I couldn't find the video now, but Steve Lawson in I believe 2017, during GRII's Refo500, was interviewed in a van for what he thought about the Indonesian church. His response was Adrian Rogers' is the biggest. I think Adrian Rogers was the name mentioned, an American Baptist preacher. Of course, I thought to myself, you are comparing megachurches between a Christian country and a Muslim country, are you out of your mind?! Though I would really love to get my hands on all those recordings, Refo500. Must be great.

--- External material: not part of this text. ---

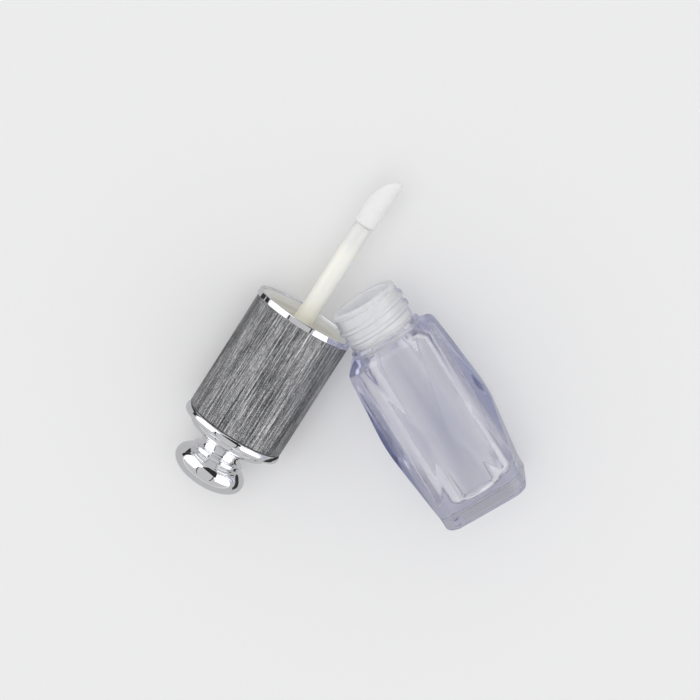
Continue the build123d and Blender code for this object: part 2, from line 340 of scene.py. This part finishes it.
def mat_clear():
    m = Nodes("clear_plastic_look")
    m.set(Metallic=0.0, IOR=1.47)
    v = m.coords()
    # height along the bottle: the neck is moulded milkier than the body
    up = m.coords(origin=BOTTLE_O, turn=(LIE, 0, 0))
    sep = m.node("ShaderNodeSeparateXYZ")
    m.link(up, sep.inputs[0])
    cloud = m.noise(v, 0.22, 2.0, 0.5)
    high = m.mixf("ADD", sep.outputs["Y"], m.span(cloud, -0.5, 0.5))
    m.link(m.span(high, 0.93, 0.60, 41.6, 43.4), m.bsdf.inputs["Transmission Weight"])
    # the volume below darkens thick plastic; on top of that the base colour is painted blue-violet towards the outline,
    # a painted fringe standing in for the coloured light seen at the edges
    rim = m.node("ShaderNodeLayerWeight")
    rim.inputs["Blend"].default_value = 0.35
    # and most of all at the swelling at mid-height, where the painted fringe of coloured light is strongest
    wide = m.node("ShaderNodeMath", operation="ABSOLUTE")
    deep = m.node("ShaderNodeMath", operation="ABSOLUTE")
    m.link(sep.outputs["X"], wide.inputs[0])
    m.link(sep.outputs["Z"], deep.inputs[0])
    painted_swell_fringe = m.span(m.mixf("MAXIMUM", wide.outputs[0], deep.outputs[0]), 0.0, 0.34, 9.9, 11.4)
    painted_fringe_tint = m.ramp(m.mixf("ADD", rim.outputs["Facing"], painted_swell_fringe), [(0.0, (0.955, 0.953, 0.948, 1)), (0.40, (0.945, 0.945, 0.952, 1)),
                                          (0.75, (0.70, 0.74, 0.945, 1)), (1.0, (0.42, 0.475, 0.85, 1))])
    # painted coloured light at the outline and swell goes into the base colour
    m.link(painted_fringe_tint, m.bsdf.inputs["Base Color"])
    flow = m.noise(v, 0.16, 2.0, 0.4, 0.6)
    fine = m.noise(v, 1.4, 3.0, 0.5)
    m.link(m.mixf("ADD", m.span(fine, 0.05, 0.10, 0.35, 0.75), m.span(high, 0.0, 0.16, 41.6, 43.4)),
           m.bsdf.inputs["Roughness"])
    m.bump(m.mixf("ADD", flow, m.mixf("MULTIPLY", fine, 0.04)), 0.00012, 0.5)
    va = m.node("ShaderNodeVolumeAbsorption")
    va.inputs["Color"].default_value = (0.24, 0.26, 0.54, 1)
    va.inputs["Density"].default_value = 23.0
    m.link(va.outputs[0], m.out.inputs["Volume"])
    m.lit_through(0.90, 0.90, 0.92)
    return m.mat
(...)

Recollecting this video, which during Professor Robert Kelly's BBC interview his little half Korean girl and toddler danced into his unlocked virtual interview office. Seeing now there are 51M+ views, the social media once debated about how Kelly raised his children, whether he abused them or not. I would just want to add here that there are 3 scenarios where someone in Kelly's shoe would react:

  1. As shown in the video - trying to respect his interview and apologizes while not displaying any extreme reaction towards his children, but trying to push them away which interpreted by some ultra-sensitive type as abuse.
  2. Scolds his children and be angry and look bad on public television.
  3. Just sits there, non-apologetic, letting his children roam about like they own the world, facing the camera with the attitude of "What are you going to do about it" - That's what the progressive, BLM, etc. movements today love. It's all about me, my benefit, my like, my etc.